Les Rs 80 000 dépensés mensuellement pour l’entretient du musée, Goorooduth Chuttoo, les puisait de sa poche ou de donations reçues de visiteurs. « Avek fre netwayaz, kouran, solisyon pou antretenir tousala, met gardyen…mo nepli kapav asim sa kantite la », lâche tristement le sexagénaire. « Mo pa pe deman ed finansyer ar person. Me o mwin si ti kapav trouv solisyon kuma pou sovgard sa koleksyon-la », conclu le vieil homme avant de rajouter « mo pena konesans lor kuma pou preserv ban objet lontan. Zot p fer zot lepok ».
Loin de réclamer du financement, Goorooduth Chuttoo prone des discussions auprès des autorités compétentes ou encore des ONG pour trouver des solutions à la sauvegarde de ce patrimoine. Las de se tourner vers les autorités concernées, le propriétaire du musée se résigne cette fois à abandonner l’idée et de trouver de l’aide ailleurs. Il sollicite l’aide des ONG ou ceux qui sont formés dans la préservation et l’exposition d’objets d’antan pour l’aider à sauver le trésor d’Ustad Rajah.
Le ministère du Patrimoine Culturel « se penche sur la question…»
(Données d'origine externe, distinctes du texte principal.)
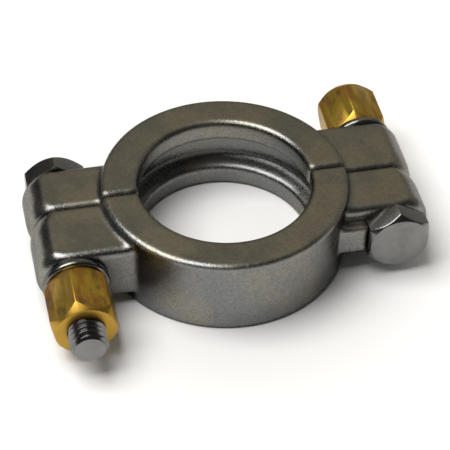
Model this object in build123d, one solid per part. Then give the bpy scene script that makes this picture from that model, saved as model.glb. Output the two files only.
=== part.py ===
from build123d import *
import math
import os

# Two-piece bolted clamp for clamp-type tube ferrules, in millimetres.
# The origin is the centre of the bore, on its middle plane. Z runs along the
# tube, X from lug to lug and Y along the bolts, with the front half at -Y.
# The rear half is the same casting turned half a turn about Z.

# Ring, with its bore between two lips and its wall measured behind the groove
lip_radius = 22.3
lip_edge_round = 1.2
ring_wall = 5.35
ring_height = 21.8
ring_edge_round = 1.0

# Groove that wedges the two ferrule flanges together
groove_depth = 4.1
groove_mouth = 10.2
groove_flank_angle = 20.0
groove_mouth_round = 1.2
groove_root_round = 0.8

# Split between the two halves
seam_gap = 0.4
seam_round = 1.0

# Lugs, with the bolt axis on the middle plane, outside the ring. The two margins are the
# plain wall left between the ring's rounded rim and the hollow round above or under a lug.
bolt_spread = 9.85
junction_round = 1.4
margin_above = 0.1
margin_below = 0.9
lug_end_bulge = 1.1
lug_crest_round = 1.7
lug_face_round = 3.2
lug_dip = 0.9
lug_dip_length = 3.5
lug_dip_round = 15.0
nut_lug_depth = 18.1
head_lug_depth = 15.0

# Ledge beside each bolt head, which stops the head from turning
ledge_depth = 18.2
ledge_rise = 4.7
ledge_drop = 3.4
ledge_round = 0.7
key_clearance = 0.2

# Bolts with a 3/8 in thread and 5/8 in hexagons, and how far each sticks out of its nut
thread_radius = 4.7625
left_bolt_end = 6.2
right_bolt_end = 1.6
bolt_end_chamfer = 0.9
hex_across_flats = 15.6
head_height = 5.4
head_face_radius = 7.5
head_chamfer_angle = 45.0
hole_clearance = 0.3

# Washers
washer_radius = 8.5
washer_thickness = 2.3
washer_round = 0.9
washer_clearance = 0.35

# Nuts
nut_length = 15.0
nut_end_radius = 7.4
nut_chamfer_angle = 55.0
thread_fit = 0.05
nut_countersink = 0.3
seat_gap = 0.03
right_nut_angle = 38.0
left_nut_angle = 42.5

groove_root_radius = lip_radius + groove_depth
ring_radius = groove_root_radius + ring_wall
bolt_offset = ring_radius + bolt_spread
lug_rise = ring_height / 2 - ring_edge_round - margin_above - junction_round
lug_drop = ring_height / 2 - ring_edge_round - margin_below - junction_round
lug_end_radius = lug_rise + lug_end_bulge
seam_limit = min(ring_edge_round, lip_edge_round, groove_mouth_round, lug_crest_round)
nut_seat = nut_lug_depth + washer_thickness + seat_gap
nut_end = nut_seat + nut_length

os.makedirs("parts", exist_ok=True)


def half_turn(shape):
    """The same piece on the other side of the bore."""
    return Rot(0, 0, 180) * shape


def along_y(sketch, start, end):
    """Extrude a sketch of the XZ plane from y = start to y = end."""
    return Pos(0, start, 0) * extrude(sketch, start - end)


def ring_outside():
    """The ring's outer form, still solid, with both rims rounded."""
    half = ring_height / 2
    outline = Plane.XZ * Pos(ring_radius / 2, 0) * Rectangle(ring_radius, 2 * half)
    rims = [v for v in outline.vertices() if v.X > ring_radius / 2]
    return revolve(fillet(rims, ring_edge_round), Axis.Z)


def bore_and_groove():
    """What the bore takes away: two lips and the wedge groove between them."""
    half = ring_height / 2
    mouth = groove_mouth / 2
    taper = math.tan(math.radians(groove_flank_angle))
    root = mouth - (groove_root_radius - lip_radius) * taper
    flare = lip_radius + 2 * lip_edge_round
    over = half + lip_edge_round
    side = [(0, over), (flare, over), (flare, half), (lip_radius, half)]
    side += [(lip_radius, mouth), (groove_root_radius, root)]
    mirrored = [(x, -z) for x, z in reversed(side)]
    outline = Plane.XZ * make_face(Polyline(*side, *mirrored, close=True))

    def corners(sketch, radius, height):
        return [v for v in sketch.vertices()
                if abs(v.X - radius) < 1e-3 and abs(abs(v.Z) - height) < 1e-3]

    outline = fillet(corners(outline, lip_radius, half), lip_edge_round)
    outline = fillet(corners(outline, lip_radius, mouth), groove_mouth_round)
    outline = fillet(corners(outline, groove_root_radius, root), groove_root_round)
    return revolve(outline, Axis.Z)


def lug_web(depth):
    """The right lug's straight part, rounded along its face."""
    section = Plane.YZ * Pos(-depth / 2, 0) * Rectangle(depth, 2 * lug_end_radius)
    rims = [v for v in section.vertices() if v.Y < -depth / 2]
    return extrude(fillet(rims, lug_face_round), bolt_offset)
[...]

Les doléances de Goorooduth Chuttoo ne sont pas étrangéres au ministère des Arts et de la Culture. Le ministre Avinash Teeluck injoignable au téléphone, son attachée de presse confirme que le cas du Musée de la Petite Collection est à l’étude. « Conscient qu’il faut conserver ce patrimoine, le ministre Avinash Teeluck se penche sur la question pour trouver une formule adéquate pour venir en aide au musée privé.
D’aileurs, Avinash Teeluck avait lui même déclaré sur les ondes d’une radio privée en début de mois, que la situation des musées privés est pris très au sérieux par son ministère », a-t-elle déclaré.